• Directions
Copy every line from the records below that holds the word "Blender".

Start of Input material

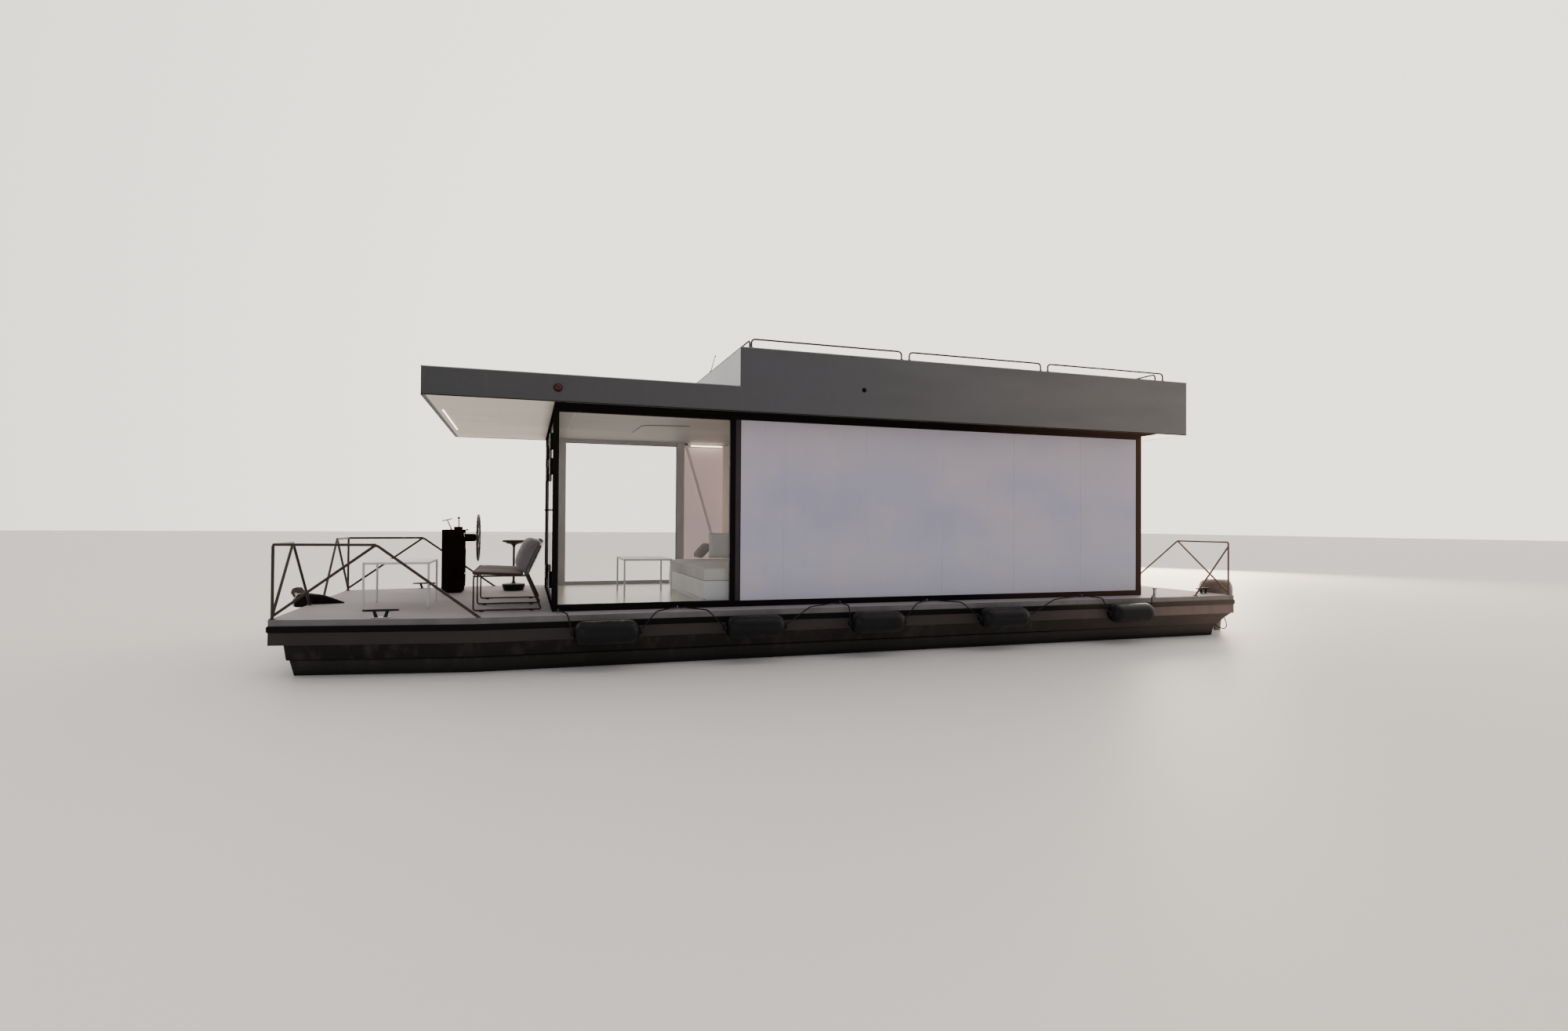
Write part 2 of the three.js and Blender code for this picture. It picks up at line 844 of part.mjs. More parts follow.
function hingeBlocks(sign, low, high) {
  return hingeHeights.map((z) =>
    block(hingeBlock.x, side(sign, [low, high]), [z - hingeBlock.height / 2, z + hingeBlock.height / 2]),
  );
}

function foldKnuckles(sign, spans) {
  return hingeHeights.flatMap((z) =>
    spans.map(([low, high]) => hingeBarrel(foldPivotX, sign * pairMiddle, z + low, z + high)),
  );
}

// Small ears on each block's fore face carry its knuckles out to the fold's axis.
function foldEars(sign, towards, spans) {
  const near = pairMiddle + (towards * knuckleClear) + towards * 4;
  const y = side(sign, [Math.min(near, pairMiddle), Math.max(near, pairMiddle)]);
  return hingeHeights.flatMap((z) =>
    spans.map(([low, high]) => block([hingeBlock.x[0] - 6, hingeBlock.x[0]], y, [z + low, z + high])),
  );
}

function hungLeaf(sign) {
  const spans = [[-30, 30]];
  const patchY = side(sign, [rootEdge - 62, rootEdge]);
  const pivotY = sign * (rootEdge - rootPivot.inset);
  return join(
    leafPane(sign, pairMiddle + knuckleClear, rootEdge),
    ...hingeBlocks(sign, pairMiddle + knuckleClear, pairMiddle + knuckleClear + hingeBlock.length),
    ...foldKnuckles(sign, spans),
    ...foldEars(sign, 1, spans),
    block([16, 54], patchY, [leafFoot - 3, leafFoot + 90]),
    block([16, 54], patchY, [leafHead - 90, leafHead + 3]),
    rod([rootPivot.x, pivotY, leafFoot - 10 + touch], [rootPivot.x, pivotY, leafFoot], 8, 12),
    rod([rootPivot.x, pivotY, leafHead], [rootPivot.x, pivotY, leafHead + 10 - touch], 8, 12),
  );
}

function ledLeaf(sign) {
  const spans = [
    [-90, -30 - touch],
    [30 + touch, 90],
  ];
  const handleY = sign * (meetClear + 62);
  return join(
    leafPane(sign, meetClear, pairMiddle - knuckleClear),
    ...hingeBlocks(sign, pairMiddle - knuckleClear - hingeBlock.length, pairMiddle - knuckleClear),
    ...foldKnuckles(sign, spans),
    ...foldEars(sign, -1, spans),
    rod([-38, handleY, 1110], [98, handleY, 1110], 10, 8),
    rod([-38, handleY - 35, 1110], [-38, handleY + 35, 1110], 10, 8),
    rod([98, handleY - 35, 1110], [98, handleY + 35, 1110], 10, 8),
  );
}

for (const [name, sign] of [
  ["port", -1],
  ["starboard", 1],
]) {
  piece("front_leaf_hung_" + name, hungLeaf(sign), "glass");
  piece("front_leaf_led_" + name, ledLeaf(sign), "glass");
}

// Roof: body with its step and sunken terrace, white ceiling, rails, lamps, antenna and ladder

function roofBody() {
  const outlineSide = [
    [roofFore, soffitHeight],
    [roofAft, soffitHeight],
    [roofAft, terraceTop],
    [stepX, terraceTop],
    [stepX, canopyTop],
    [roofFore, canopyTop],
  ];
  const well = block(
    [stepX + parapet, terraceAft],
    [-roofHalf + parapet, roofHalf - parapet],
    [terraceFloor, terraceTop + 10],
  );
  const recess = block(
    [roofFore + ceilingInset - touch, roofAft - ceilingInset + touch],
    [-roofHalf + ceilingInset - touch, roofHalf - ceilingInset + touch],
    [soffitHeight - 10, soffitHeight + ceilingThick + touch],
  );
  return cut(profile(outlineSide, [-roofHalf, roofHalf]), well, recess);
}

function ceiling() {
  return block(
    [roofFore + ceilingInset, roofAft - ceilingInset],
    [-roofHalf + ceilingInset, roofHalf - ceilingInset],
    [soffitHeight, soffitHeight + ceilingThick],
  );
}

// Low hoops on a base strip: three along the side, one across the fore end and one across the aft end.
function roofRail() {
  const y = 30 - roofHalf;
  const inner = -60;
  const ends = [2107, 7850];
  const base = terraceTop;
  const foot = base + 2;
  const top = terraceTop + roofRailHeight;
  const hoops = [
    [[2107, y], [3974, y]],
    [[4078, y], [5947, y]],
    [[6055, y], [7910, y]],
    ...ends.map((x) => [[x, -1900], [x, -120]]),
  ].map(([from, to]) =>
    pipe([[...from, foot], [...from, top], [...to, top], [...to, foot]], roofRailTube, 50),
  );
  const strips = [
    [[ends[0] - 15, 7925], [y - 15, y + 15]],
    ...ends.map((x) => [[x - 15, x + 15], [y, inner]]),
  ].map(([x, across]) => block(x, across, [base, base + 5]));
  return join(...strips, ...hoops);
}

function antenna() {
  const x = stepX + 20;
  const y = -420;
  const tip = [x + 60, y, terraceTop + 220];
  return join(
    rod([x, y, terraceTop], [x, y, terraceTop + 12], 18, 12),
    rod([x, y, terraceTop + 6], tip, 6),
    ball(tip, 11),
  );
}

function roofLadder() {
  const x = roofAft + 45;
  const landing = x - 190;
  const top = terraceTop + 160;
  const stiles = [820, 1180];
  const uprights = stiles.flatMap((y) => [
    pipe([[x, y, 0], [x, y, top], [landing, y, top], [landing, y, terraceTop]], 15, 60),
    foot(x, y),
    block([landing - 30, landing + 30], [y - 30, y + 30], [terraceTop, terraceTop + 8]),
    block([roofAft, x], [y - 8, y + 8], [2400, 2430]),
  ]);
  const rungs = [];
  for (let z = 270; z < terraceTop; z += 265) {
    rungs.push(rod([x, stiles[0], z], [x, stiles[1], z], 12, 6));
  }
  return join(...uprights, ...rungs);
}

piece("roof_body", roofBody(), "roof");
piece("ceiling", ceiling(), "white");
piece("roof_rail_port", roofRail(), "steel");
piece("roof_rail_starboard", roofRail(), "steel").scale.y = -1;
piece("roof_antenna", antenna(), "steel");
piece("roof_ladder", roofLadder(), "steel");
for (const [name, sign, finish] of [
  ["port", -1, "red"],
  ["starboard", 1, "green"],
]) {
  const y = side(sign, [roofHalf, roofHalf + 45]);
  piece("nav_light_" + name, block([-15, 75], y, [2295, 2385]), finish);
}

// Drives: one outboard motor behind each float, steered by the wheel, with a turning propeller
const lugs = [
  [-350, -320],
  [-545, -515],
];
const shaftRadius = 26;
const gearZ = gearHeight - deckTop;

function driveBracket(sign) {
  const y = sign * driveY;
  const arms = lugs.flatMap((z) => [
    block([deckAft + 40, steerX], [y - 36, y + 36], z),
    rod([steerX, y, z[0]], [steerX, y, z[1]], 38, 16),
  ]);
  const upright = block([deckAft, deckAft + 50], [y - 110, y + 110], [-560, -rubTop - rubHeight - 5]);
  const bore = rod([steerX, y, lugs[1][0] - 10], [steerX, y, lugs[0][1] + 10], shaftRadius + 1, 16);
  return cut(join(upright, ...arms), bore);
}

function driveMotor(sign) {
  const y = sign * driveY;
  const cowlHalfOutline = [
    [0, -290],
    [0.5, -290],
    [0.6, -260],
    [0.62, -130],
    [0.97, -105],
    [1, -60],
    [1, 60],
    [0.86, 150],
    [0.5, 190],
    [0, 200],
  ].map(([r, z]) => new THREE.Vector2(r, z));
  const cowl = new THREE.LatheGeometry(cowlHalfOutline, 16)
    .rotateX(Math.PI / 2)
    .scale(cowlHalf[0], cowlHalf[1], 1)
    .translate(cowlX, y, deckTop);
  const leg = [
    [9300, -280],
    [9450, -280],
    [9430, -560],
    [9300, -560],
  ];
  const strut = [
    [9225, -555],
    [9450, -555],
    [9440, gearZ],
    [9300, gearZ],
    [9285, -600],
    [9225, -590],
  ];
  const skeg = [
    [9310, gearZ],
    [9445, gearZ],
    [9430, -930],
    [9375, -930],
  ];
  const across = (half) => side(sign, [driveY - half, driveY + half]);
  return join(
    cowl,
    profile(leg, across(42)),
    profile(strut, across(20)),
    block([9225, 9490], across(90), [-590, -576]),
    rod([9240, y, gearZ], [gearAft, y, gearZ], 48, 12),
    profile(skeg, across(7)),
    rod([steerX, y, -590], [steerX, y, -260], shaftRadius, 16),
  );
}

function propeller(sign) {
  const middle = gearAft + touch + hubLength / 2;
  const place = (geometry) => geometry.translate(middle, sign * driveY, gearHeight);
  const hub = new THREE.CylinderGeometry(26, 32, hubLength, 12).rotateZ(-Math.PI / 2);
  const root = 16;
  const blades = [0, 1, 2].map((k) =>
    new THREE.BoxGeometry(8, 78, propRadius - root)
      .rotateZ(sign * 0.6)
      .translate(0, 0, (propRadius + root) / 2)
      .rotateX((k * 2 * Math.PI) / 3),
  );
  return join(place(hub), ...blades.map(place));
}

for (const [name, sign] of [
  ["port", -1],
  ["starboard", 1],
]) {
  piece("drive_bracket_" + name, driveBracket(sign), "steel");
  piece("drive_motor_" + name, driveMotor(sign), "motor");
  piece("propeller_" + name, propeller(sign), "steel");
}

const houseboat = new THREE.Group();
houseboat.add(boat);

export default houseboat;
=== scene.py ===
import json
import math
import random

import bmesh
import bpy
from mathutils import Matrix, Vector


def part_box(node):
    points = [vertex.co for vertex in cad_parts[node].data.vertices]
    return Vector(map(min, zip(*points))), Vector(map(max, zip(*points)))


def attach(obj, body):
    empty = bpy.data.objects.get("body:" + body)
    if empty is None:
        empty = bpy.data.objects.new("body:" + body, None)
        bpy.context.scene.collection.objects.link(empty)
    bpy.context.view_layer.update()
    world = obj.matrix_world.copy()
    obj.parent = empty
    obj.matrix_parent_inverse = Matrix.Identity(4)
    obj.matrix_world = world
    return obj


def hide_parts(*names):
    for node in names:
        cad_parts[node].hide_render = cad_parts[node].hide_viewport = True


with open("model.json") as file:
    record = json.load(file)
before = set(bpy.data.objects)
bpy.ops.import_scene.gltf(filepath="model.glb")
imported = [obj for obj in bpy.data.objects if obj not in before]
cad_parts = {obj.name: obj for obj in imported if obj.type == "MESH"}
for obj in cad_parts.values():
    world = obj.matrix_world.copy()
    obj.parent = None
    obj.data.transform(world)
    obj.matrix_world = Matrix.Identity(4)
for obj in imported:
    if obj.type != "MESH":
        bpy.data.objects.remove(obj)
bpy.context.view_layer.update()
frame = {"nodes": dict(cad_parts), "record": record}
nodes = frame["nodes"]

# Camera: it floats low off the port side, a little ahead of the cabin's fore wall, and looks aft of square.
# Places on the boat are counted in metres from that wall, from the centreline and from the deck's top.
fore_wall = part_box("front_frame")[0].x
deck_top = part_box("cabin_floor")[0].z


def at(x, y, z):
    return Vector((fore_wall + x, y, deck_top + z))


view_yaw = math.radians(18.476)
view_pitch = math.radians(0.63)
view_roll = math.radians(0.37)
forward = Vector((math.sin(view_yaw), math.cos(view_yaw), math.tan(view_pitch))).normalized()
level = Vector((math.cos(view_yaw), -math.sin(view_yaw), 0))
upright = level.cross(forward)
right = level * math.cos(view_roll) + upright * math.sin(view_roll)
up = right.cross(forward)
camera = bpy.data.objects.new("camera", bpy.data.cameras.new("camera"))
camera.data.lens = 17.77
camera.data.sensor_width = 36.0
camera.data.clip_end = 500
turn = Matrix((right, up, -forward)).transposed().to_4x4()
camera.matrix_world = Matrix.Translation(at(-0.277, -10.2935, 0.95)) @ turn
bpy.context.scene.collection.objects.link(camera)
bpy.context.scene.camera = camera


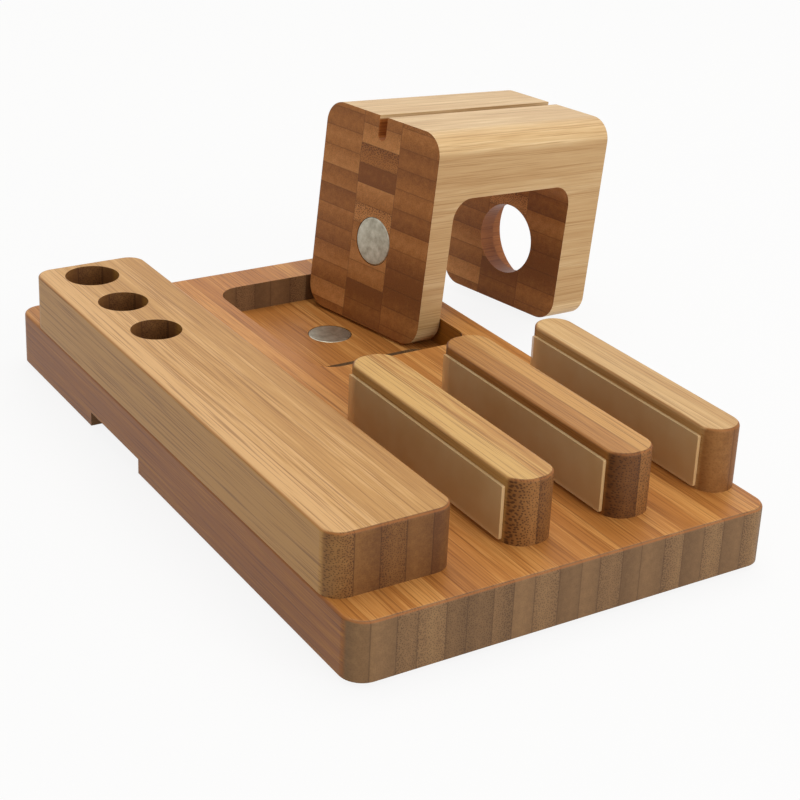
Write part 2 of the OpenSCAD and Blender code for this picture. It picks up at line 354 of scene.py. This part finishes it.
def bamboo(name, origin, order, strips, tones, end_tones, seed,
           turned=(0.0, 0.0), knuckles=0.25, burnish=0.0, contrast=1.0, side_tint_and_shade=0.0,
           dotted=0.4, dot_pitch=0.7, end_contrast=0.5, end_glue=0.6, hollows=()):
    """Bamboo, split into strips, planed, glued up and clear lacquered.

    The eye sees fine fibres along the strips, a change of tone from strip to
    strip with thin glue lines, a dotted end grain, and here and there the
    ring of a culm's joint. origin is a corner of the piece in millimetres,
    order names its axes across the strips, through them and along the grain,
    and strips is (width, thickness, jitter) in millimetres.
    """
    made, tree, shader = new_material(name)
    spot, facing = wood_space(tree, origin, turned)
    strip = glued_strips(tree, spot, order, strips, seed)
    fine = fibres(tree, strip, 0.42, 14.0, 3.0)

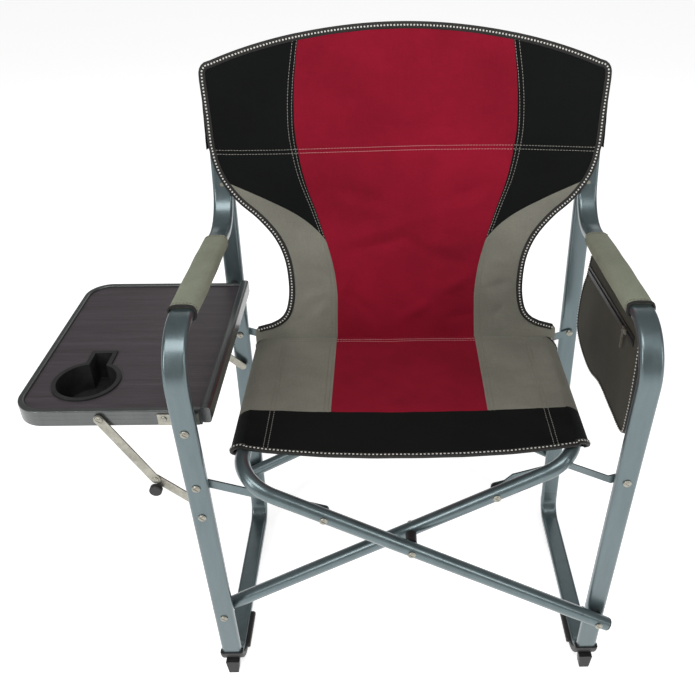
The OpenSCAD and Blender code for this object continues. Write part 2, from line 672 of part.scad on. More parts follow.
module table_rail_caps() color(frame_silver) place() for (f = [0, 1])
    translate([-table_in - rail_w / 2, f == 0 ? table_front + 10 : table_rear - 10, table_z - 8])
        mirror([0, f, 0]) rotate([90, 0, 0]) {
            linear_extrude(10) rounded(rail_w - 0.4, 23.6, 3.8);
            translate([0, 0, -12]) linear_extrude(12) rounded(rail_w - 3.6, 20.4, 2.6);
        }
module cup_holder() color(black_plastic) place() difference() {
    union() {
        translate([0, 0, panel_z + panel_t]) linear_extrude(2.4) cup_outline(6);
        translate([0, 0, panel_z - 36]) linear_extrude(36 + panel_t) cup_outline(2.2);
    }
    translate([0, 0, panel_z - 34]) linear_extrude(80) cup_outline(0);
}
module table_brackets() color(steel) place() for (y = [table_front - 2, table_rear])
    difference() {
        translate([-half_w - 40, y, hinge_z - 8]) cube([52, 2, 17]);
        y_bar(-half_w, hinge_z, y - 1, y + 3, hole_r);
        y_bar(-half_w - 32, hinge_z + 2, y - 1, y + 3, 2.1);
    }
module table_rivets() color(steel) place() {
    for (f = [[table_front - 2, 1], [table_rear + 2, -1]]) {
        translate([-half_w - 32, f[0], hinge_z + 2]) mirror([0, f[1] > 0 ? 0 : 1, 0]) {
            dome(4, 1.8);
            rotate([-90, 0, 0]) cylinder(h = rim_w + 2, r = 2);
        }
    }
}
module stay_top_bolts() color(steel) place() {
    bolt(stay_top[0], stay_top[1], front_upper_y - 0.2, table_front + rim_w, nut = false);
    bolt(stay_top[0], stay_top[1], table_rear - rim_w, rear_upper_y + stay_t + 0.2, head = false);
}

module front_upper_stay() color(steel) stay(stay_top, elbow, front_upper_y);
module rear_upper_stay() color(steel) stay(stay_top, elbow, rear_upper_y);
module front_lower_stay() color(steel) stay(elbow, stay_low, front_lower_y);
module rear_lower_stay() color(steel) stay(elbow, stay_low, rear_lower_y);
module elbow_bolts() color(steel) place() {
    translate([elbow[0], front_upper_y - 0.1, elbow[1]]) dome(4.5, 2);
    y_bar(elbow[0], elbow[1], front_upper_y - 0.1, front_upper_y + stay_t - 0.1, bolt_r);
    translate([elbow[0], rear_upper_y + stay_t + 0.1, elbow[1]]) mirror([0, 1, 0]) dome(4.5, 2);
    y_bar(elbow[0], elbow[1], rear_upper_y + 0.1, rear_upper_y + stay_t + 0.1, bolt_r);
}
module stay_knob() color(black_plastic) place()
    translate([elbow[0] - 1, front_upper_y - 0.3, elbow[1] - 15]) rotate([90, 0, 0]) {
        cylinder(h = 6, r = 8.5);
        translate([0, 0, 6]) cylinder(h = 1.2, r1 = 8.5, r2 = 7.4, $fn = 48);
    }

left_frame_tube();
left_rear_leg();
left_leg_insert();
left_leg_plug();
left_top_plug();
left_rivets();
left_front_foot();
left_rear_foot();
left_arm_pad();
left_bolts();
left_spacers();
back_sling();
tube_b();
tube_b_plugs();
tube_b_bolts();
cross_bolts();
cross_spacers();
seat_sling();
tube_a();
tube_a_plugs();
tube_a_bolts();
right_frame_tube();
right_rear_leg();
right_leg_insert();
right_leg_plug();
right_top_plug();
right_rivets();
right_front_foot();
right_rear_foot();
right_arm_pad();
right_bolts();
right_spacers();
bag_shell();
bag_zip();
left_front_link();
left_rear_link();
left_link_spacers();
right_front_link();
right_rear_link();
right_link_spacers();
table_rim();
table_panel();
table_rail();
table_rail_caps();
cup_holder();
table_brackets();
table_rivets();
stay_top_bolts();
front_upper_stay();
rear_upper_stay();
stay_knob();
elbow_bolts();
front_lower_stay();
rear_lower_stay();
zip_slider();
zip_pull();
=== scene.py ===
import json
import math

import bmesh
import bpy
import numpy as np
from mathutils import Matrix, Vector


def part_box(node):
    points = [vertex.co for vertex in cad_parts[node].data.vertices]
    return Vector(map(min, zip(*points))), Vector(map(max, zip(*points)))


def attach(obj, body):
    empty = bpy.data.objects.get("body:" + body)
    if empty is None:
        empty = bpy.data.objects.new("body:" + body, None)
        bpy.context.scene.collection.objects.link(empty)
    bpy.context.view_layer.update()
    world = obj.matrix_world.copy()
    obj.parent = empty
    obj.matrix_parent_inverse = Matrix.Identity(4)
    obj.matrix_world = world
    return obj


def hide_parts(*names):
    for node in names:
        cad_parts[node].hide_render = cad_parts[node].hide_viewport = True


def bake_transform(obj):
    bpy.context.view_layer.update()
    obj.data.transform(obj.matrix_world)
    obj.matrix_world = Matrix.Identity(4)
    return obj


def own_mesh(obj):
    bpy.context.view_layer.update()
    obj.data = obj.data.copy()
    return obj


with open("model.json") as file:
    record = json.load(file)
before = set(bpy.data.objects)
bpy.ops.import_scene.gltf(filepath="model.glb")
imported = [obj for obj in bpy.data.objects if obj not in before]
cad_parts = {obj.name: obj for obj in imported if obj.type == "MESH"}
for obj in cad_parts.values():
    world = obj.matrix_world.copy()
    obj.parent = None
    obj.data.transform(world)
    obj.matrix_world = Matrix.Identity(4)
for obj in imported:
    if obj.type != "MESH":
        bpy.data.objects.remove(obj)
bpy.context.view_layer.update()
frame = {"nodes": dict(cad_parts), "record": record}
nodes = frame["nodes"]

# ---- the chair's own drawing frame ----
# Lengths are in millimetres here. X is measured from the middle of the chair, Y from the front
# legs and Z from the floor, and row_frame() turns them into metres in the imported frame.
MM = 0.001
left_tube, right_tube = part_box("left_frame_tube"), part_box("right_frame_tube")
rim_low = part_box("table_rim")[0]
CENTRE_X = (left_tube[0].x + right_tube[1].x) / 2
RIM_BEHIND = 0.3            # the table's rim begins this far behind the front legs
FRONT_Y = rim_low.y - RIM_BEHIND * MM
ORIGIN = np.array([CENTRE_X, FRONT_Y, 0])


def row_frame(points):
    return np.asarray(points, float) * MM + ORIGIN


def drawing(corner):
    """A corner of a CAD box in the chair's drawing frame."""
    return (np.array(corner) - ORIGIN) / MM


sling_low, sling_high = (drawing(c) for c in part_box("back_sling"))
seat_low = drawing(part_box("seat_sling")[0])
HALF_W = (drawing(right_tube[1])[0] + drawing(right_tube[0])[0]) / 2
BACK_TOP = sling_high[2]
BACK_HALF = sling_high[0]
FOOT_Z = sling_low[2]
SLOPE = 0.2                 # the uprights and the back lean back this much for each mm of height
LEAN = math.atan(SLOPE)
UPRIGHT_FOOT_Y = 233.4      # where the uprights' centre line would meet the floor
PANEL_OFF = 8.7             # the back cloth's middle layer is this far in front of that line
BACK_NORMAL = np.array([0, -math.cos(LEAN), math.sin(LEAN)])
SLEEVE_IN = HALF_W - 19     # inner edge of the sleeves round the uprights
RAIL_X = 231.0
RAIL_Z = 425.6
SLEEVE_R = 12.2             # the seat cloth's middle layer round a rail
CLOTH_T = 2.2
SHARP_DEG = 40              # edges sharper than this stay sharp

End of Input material

• Expected answer
Write part 2 of the three.js and Blender code for this picture. It picks up at line 844 of part.mjs. More parts follow.
Write part 2 of the OpenSCAD and Blender code for this picture. It picks up at line 354 of scene.py. This part finishes it.
The OpenSCAD and Blender code for this object continues. Write part 2, from line 672 of part.scad on. More parts follow.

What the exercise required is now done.